The law allows prosecutors to consider each day a given violation exists as a separate misdemeanor count. But Tuesday's complaints do not factor in the length of time that violations were allowed to continue.

"Ask the building division," Roger replied, when asked why the violations were grouped into only 17 counts. The counts were based on the investigation prepared for his office by the building division.

Starting in late September, more than 1,000 Rio guest rooms have been investigated by county agencies for undocumented or substandard work, with about 50 closed for an extended period.

In October, Harrah's Las Vegas voluntarily took more than 600 rooms out of service to facilitate inspectors' work. Some of those remain off-line. On Tuesday morning Harrah's executive Marybel Batjer could not quantify how many. In some blocks of rooms, she noted, the hotel has decided to incorporate further remodeling into the present efforts to meet building codes, which has delayed their return to leasable inventory.

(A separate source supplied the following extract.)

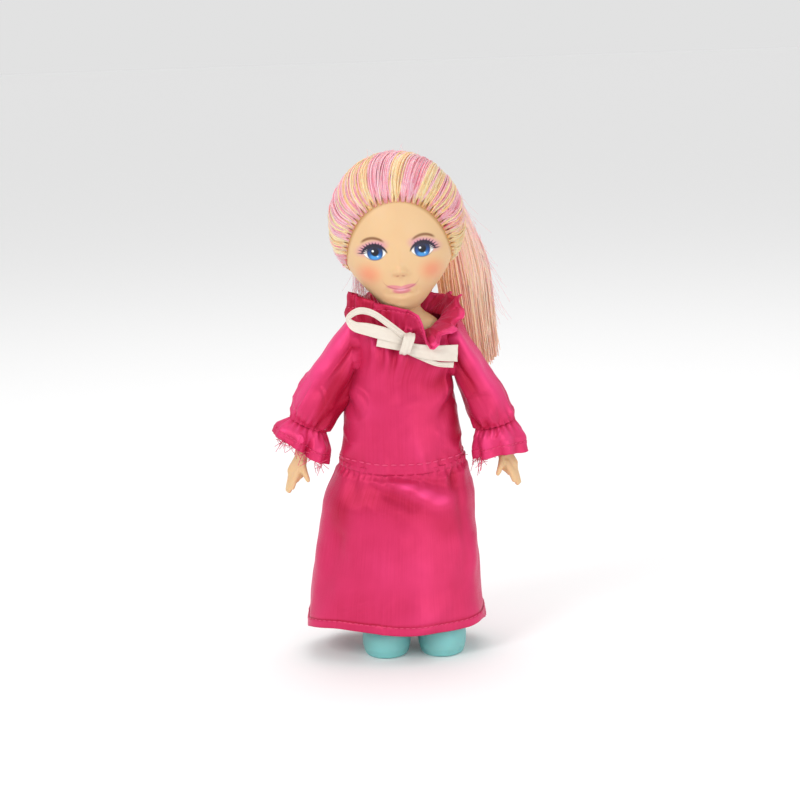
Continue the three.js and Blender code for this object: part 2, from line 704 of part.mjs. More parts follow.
function collarPoint(angle, t) {
  const seam = neckSeam(angle).add(vec(0, 0, FIT + CLOTH * 0.4));
  const dip = THREE.MathUtils.radToDeg(angle) - 360 + 62;
  const front = Math.exp(-((dip / 32) ** 2));
  const standing = 1.6 * Math.max(0, -Math.cos(angle)) - 1.8 * Math.max(0, Math.sin(angle));
  const high = COLLAR_HIGH + standing - 9.6 * front;
  const edge = onOval(angle, COLLAR_WIDE, COLLAR_DEEP, seam.z + high, 2);
  edge.y -= 4.4 * front;
  const wave = Math.sin(RUFFLES * angle + 0.7);
  const out = onOval(angle, 2, 2, 0, 2);
  edge.addScaledVector(out, 0.9 * wave - 0.3).add(vec(0, 0, 0.8 * Math.cos(RUFFLES * angle)));
  const bend = seam.clone().lerp(edge, 0.5).add(vec(0, 0, 1.2 + 0.8 * front));
  const run = new THREE.QuadraticBezierCurve3(seam, bend, edge);
  return run.getPoint(t);
}

// Sleeves: from the armhole's flat seam down to the gather at the wrist

const GATHER = onArm(10.3, 1.2, 20.6);
const DOWN_CUFF = vec(0.16, -0.08, -1).normalize();

// The sleeve lies between an outer and an inner edge, from the armhole to the gather.
function sleeveFrame(side, t) {
  const gatherUp = vec(-DOWN_CUFF.z, 0, DOWN_CUFF.x).setLength(GATHER_R);
  const top = vec(SEAM_X, 0, SHOULDER_Z + ARMHOLE_R);
  const armpit = vec(SEAM_X, 0, armpitZ);
  const outer = sided(top.lerp(GATHER.clone().add(gatherUp), t), side);
  const inner = sided(armpit.lerp(GATHER.clone().sub(gatherUp), t), side);
  const up = outer.clone().sub(inner).setY(0);
  const tall = up.length() / 2;
  const centre = outer.add(inner).multiplyScalar(0.5);
  return { centre, tall, across: vec(0, 1, 0), up: up.normalize() };
}

function sleevePoint(side, angle, t) {
  const { centre, tall, across, up } = sleeveFrame(side, t);
  const full = 1.1 * Math.sin(Math.PI * t);
  const deep = lerp(ARMHOLE_R, SLEEVE_R, smooth(t * 1.8));
  const drawn = lerp(deep, GATHER_R, smooth((t - 0.72) / 0.28));
  const crease = 0.45 * Math.sin(7 * angle + side) * smooth((t - 0.5) / 0.4);
  const fold = 0.9 * Math.sin(3 * angle + 1) * Math.sin(Math.PI * t);
  const swell = crease + fold + full;
  return centre
    .addScaledVector(across, (drawn + swell) * Math.cos(angle))
    .addScaledVector(up, (tall + swell) * Math.sin(angle));
}

function sleeve(side) {
  const place = (angle, t) => sleevePoint(side, angle, t);
  const cloth = solid(throughWall(21, 6, CLOTH * side, place));
  const outboard = box(ROOM, ROOM, ROOM, side * (ROOM / 2 + SEAM_X), 0, SHOULDER_Z);
  return shapeOf(cloth.intersect(outboard));
}

// Cuffs: a flounce that flares from the gather, open round the wrist

function cuffPoint(side, angle, t) {
  const { centre, across, up } = sleeveFrame(side, 1);
  const along = vec(side * DOWN_CUFF.x, DOWN_CUFF.y, DOWN_CUFF.z);
  const out = smooth(t * 1.3);
  const wave = 0.8 * Math.sin(5 * angle + 1.2 * side) * t;
  const r = lerp(GATHER_R - 0.3, side < 0 ? RIGHT_CUFF_R : CUFF_R, out) + wave;
  return centre
    .addScaledVector(along, FIT + CUFF_LONG * t)
    .addScaledVector(across, r * 0.92 * Math.cos(angle))
    .addScaledVector(up, r * Math.sin(angle));
}

const cuff = (side) =>
  throughWall(26, 4, CLOTH * side, (angle, t) => cuffPoint(side, angle, t));

// Skirt: hung from the waist seam, with the folds that fall from it

// Each fold: where it stands round the skirt, in degrees, how wide it is and how proud.
const SKIRT_FOLDS = [
  [-32, 13, 1.1],
  [-72, 20, 0.5],
  [-118, 18, 0.5],
  [-158, 12, 0.8],
  [28, 14, 1.2],
  [62, 12, 1.0],
  [96, 12, 1.3],
  [128, 12, 1.0],
  [158, 12, 1.1],
];

function foldsAt(angle) {
  return SKIRT_FOLDS.reduce((sum, [at, wide, proud]) => {
    const away = angle - THREE.MathUtils.degToRad(at);
    const off = THREE.MathUtils.radToDeg(Math.atan2(Math.sin(away), Math.cos(away)));
    return sum + proud * Math.exp(-((off / wide) ** 2));
  }, 0);
}

function skirtPoint(angle, t) {
  const z = lerp(WAIST_Z - FIT, HEM_Z, t);
  const hip = smooth(t * 4);
  const wide = lerp(WAIST_WIDE + 0.6, lerp(WAIST_WIDE + 4.6, HEM_WIDE, t), hip);
  const deep = lerp(WAIST_DEEP + 0.4, lerp(WAIST_DEEP + 3.6, HEM_DEEP, t), hip);
  const p = onOval(angle, wide, deep, z, 2.1);
  const out = vec(p.x, p.y, 0).normalize();
  p.addScaledVector(out, (foldsAt(angle) - 0.5) * smooth(t * 1.2));
  p.x += HEM_SHIFT * t;
  p.z -= 0.8 * frontness(angle) * t;
  return p;
}

// Bow: one ribbon with an open loop, a folded end and two tails, held by its knot

const KNOT = vec(0.8, 0, SHOULDER_Z + KNOT_RISE);

function ribbonPiece(outline, hole) {
  const shape = new THREE.Shape(new THREE.SplineCurve(outline).getPoints(28));
  if (hole) {
    shape.holes.push(new THREE.Path(new THREE.SplineCurve(hole).getPoints(16)));
  }
  return solid(new THREE.ExtrudeGeometry(shape, { depth: RIBBON, bevelEnabled: false }));
}

function bandPiece(corners) {
  const shape = new THREE.Shape(corners);
  return solid(new THREE.ExtrudeGeometry(shape, { depth: RIBBON, bevelEnabled: false }));
}

const flat = (list) => list.map(([x, z]) => new THREE.Vector2(x, z));

// The bow is drawn flat, from the knot, then laid over the curve of the chest.
const BOW_Y = -11.5; // back of the ribbon at the knot
const BOW_LEAN = 0.14; // how far the loop leans forward as it rises
const BOW_CURVE_WIDE = CHEST_WIDE / 2 + 8;

function laidOnChest(manifold) {
  const upright = new THREE.Matrix4().makeRotationX(Math.PI / 2);
  const onKnot = shifted(KNOT.x, 0, KNOT.z).multiply(upright);
  return bent(placed(manifold, onKnot), (p) => {
    const round = (1 - Math.abs(p.x / BOW_CURVE_WIDE) ** 2.6) ** (1 / 2.6);
    return p.setY(p.y + BOW_Y * round - BOW_LEAN * Math.max(0, p.z - KNOT.z));
  });
}

function bowRibbon() {
  const loop = ribbonPiece(
    flat([
      [1, 1.2],
      [-5, 5.6],
      [-10.4, 8.2],
      [-14.6, 6.8],
      [-13.8, 4],
      [-9, 1.6],
      [-4, 0.4],
      [1, -1.2],
      [1, 1.2],
    ]),
    flat([[-4.6, 3.6], [-8.4, 6], [-11.4, 6.4], [-12.6, 5.6], [-11, 4.6], [-7, 4.2], [-4.6, 3.6]]),
  );
  const foldedEnd = bandPiece(flat([[-9, -2.2], [1, -2.4], [1, 1.8], [-8.6, 1.4]]));
  const wideTail = bandPiece(flat([[-1, -1.6], [13.6, -2.8], [14, 1], [-1, 1]]));
  const thinTail = bandPiece(flat([[-1, -2], [12.6, -5.6], [13, -4.4], [-1, -0.4]]));
  return shapeOf(laidOnChest(joined(loop, foldedEnd, wideTail, thinTail)));
}

function bowKnot() {
  const knot = egg(vec(0, 0, 0), vec(2.2, 1.1, 2.6), 2.6, 16, 8);
  knot.rotateY(THREE.MathUtils.degToRad(24));
  const front = solid(knot).intersect(box(ROOM, ROOM, ROOM, 0, -ROOM / 2, 0));
  return shapeOf(placed(front, shifted(KNOT.x, BOW_Y - RIBBON - FIT, KNOT.z)));
}

// Materials, with the colours of the real surfaces

const finish = (color, roughness) =>
  new THREE.MeshStandardMaterial({ color, roughness, metalness: 0 });

const SKIN = finish(0xe6bd8d, 0.5);
const HARD_SKIN = finish(0xe3b98a, 0.4);
const HAIR = finish(0xe8b97c, 0.4);
const ELASTIC = finish(0xe08aa4, 0.6);
const SATIN = finish(0xd1265a, 0.35);
const STRIP_WHITE = finish(0xf2efec, 0.9);
const RIBBON_CREAM = finish(0xeae0d3, 0.6);
const SHOE_TEAL = finish(0x79bcbb, 0.55);

// Assembly

const doll = new THREE.Group();
doll.position.set(FIGURE_X, FIGURE_Y, 0);

function add(name, geometry, material) {
  const mesh = new THREE.Mesh(geometry, material);
  mesh.name = name;
  doll.add(mesh);
}

add("torso_front", torsoFront, HARD_SKIN);
add("torso_back", torsoBack, HARD_SKIN);
add("neck_pin", neckPin, HARD_SKIN);
add("neck_knob", neckKnob(), HARD_SKIN);
add("hip_axle", hipAxle, HARD_SKIN);
add("head", shapeOf(headShell()), SKIN);
add("hair_cap", shapeOf(hairCap()), HAIR);
add("hair_tie", hairTie(), ELASTIC);
add("ponytail", shapeOf(ponytail()), HAIR);

for (const [side, label] of [[1, "left"], [-1, "right"]]) {
  add(`arm_${label}`, arm(side), SKIN);
  add(`leg_${label}`, leg(side), SKIN);
  add(`shoe_${label}`, shoe(side), SHOE_TEAL);
  add(`sleeve_${label}`, sleeve(side), SATIN);
  add(`cuff_${label}`, cuff(side), SATIN);
}

add("bodice_front", bodiceFront, SATIN);
add("bodice_back_left", bodiceBackLeft, SATIN);
add("bodice_back_right", bodiceBackRight, SATIN);
add("closure_loop_strip", closureStrip(0), STRIP_WHITE);
add("closure_hook_strip", closureStrip(1), STRIP_WHITE);
add("collar", throughWall(7 * RUFFLES, 2, CLOTH, collarPoint), SATIN);
add("skirt", throughWall(6 * SKIRT_FOLDS.length, 5, CLOTH, skirtPoint), SATIN);
add("bow_ribbon", bowRibbon(), RIBBON_CREAM);
add("bow_knot", bowKnot(), RIBBON_CREAM);

export default doll;
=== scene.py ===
import math

import bpy
import numpy as np
from mathutils import Matrix, Vector, noise


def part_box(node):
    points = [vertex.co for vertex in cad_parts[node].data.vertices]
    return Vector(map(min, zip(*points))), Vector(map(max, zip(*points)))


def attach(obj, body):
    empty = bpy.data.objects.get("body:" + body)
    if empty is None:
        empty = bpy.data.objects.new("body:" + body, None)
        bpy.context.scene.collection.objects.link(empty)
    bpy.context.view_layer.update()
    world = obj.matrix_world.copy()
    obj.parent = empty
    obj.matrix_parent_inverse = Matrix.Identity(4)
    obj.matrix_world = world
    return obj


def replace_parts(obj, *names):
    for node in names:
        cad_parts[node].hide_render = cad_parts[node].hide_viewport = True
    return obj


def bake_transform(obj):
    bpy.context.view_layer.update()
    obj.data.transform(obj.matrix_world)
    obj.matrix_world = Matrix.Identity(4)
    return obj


# A small child fashion doll in a long satin gown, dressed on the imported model.
# Meshes are worked out in millimetres from the doll's neck axis and the floor, with the
# doll facing -Y, and become metres of the model's frame when their mesh is made.
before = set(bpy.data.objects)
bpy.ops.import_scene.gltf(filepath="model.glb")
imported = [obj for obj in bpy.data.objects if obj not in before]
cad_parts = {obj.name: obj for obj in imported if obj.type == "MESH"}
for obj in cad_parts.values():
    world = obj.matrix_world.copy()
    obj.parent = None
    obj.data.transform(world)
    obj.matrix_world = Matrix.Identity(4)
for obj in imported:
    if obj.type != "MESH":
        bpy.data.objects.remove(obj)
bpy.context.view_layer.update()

# The studio: a pale paper floor, large soft lamps, and a long lens a little above the doll.
# The doll in the photograph leans 2 degrees to its right, which the camera's roll gives.

MM = 0.001
neck_low, neck_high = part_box("neck_pin")
NECK_AXIS = np.array([(neck_low.x + neck_high.x) / 2, (neck_low.y + neck_high.y) / 2, 0]) / MM

LENS = 100
SENSOR_WIDE = 36
CAMERA_AWAY = 611
CAMERA_RISE = math.radians(10)
CAMERA_ROLL = math.radians(-2)
AIM = np.array([-1.7, 0, 69.7])
FLOOR_SIDE = 14  # metres
LAMP_AIM = Vector((0, 0, 0.07))  # the doll's chest, in metres
# For each lamp: its place and its side in metres, and its power in watts.
LAMPS = {
    "key": ((-0.42, -0.5, 0.5), 0.28, 1.9),
    "fill": ((0.4, -0.6, 0.12), 0.3, 1.1),
    "top": ((0.05, 0.25, 0.75), 0.5, 1.6),
}
ROOM_LIGHT = 0.76
WHITE = (1, 1, 1, 1)


def linked(name, data):
    """An object for a mesh, a lamp or a camera, put into the scene."""
    made = bpy.data.objects.new(name, data)
    bpy.context.collection.objects.link(made)
    return made


def plain_material(name, colour, roughness, **looks):
    """A material of one colour. Looks are more inputs of its surface, with _ for a space."""
    made = bpy.data.materials.new(name)
    made.use_nodes = True
    surface = made.node_tree.nodes["Principled BSDF"]
    surface.inputs["Base Color"].default_value = (*colour, 1)
    surface.inputs["Roughness"].default_value = roughness
    for look, value in looks.items():
        surface.inputs[look.replace("_", " ")].default_value = value
    return made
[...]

In midsummer, the Review-Journal uncovered the questionable remodeling, which the hotels and the county building division had passed off as cosmetic work that didn't require permits. The division sat on a 2006 complaint about the Rio remodeling for six months, then issued a perfunctory report in February 2007, clearing the Rio.

The newspaper started publishing its findings about the remodeling in early October. In November, the Clark County commissioners retained a New York-based consultant, Michael Kessler, to analyze the county's process for handling complaints involving building permits. His report, which will be public, is due later this month.

Roger also said that several weeks ago members of his fraud prosecution staff met with officials from the building division and Harrah's Entertainment. He said the corporation, which was represented by several attorneys, including Richard Bryan, conveyed its desire to be responsible for its activities.

Bryan, a former U.S. senator and state governor who works for the law firm Lionel Sawyer & Collins, did not return several phone calls placed Tuesday requesting comment.